7. At all relevant times defendant Marvin F. Stabler, a citizen of Pennsylvania, owned one hundred percent (100%) of Cypress's common stock and thereby controlled all of the defendant corporations comprising the Paige Group.
8. Defendant Holley Sue Stabler is a citizen of Pennsylvania and is married to Marvin Stabler.
Events Leading Up To The August 8, 1986 Transactions
9. In October, 1984, the Paige Group and the New Jersey National Bank (NJNB) executed a Loan and Security Agreement providing the Paige Group with a $ 3.5 million revolving-credit loan and a term loan of $ 500,000 (the Paige loan). (Plaintiff's Exhibit 209)
11. In August 1985, VATCO sold a quantity of steel to Paige Steel for $ 528,727.34. Paige Steel paid $ 100,000 on account.
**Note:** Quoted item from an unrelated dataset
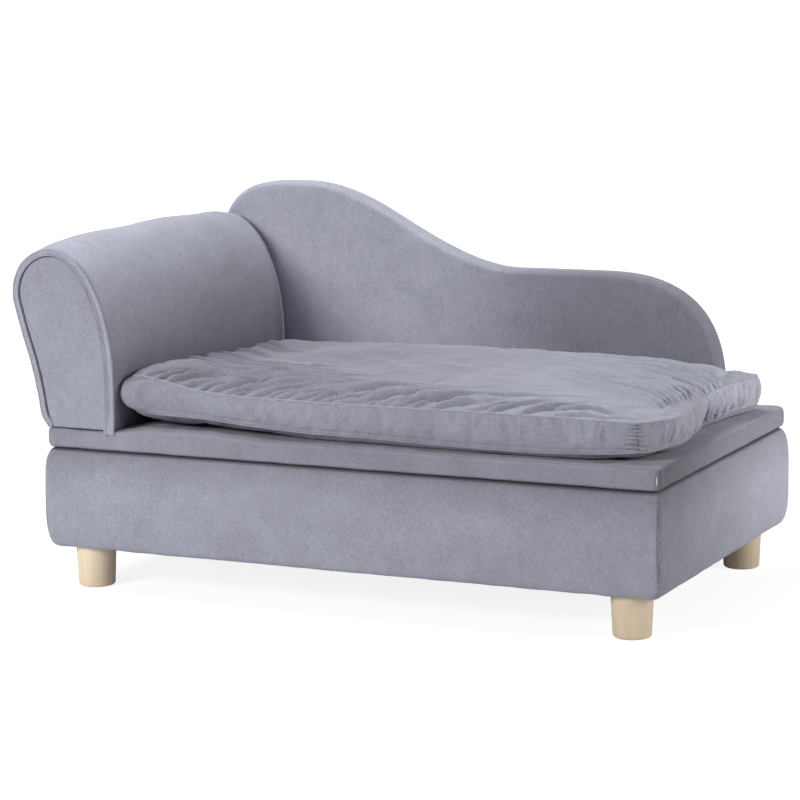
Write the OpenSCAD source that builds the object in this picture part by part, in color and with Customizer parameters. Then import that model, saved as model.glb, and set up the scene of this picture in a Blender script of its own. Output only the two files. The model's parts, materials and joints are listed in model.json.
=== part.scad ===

When VATCO did not receive the balance of the payment, it filed suit in this court. This case was captioned VATCO v. Paige Steel, Inc., Civil Action No. 85-7264, (Paige I). (Plaintiff's Exhibit 188)
12. A NJNB memorandum shows that Paige Steel had "no defense" to the Paige I litigation and it was a source of concern to NJNB and the Paige Group. (Exhibit 8)
13. During the spring and summer of 1986, the Paige Group had been negotiating with NJNB trying to work out a way for the Paige Group to pay down approximately $ 1.5 million in debt to the NJNB. These negotiations included discussions of how to handle the Paige I litigation, whether Marvin Stabler should place the Paige Group into Chapter 11 reorganization, and whether he could find a buyer for the Paige Group's assets. (Plaintiff's Exhibit 8; Testimony of Scharmett 178, 192-97)
14. In the summer of 1986, VATCO was the Paige Group's largest unsecured creditor. Paige Steel's obligation to VATCO represented approximately 50% of its unsecured debt. (Plaintiff's Exhibit 215, p. 2995; Testimony of Marvin Stabler 30-32)
15. Under 11 U.S.C. § 1103, VATCO would have had a significant voice in the unsecured creditors' group in any Chapter 11 proceedings. This legal reality was unacceptable to Marvin Stabler because of his concern that VATCO, as a condition of its willingness to approve any reorganization plan, would have insisted that NJNB obtain payment of its secured debt, in part, by exercising its rights under the Stablers' personal guaranty. In any event, the idea of placing the Paige Group into bankruptcy under Chapter 11 was eventually rejected. (Testimony of Scharmett, 195-97)
16. On June 12, 1986, VATCO moved for summary judgment in Paige I. (Plaintiff's Exhibit 217)
17. The next day, Marvin Stabler, Gary Scharmett (the attorney who represented the Paige Group in business matters), William Jacobs (the Paige Group's loan officer at NJNB), and other individuals met at NJNB. Marvin Stabler and Scharmett told NJNB that VATCO had "no defense" to the Paige I litigation. Marvin Stabler and Scharmett asked NJNB to fund an advertisement in the Wall Street Journal for the sale of the Paige Group, and NJNB agreed to do so. (Plaintiff's Exhibit 8)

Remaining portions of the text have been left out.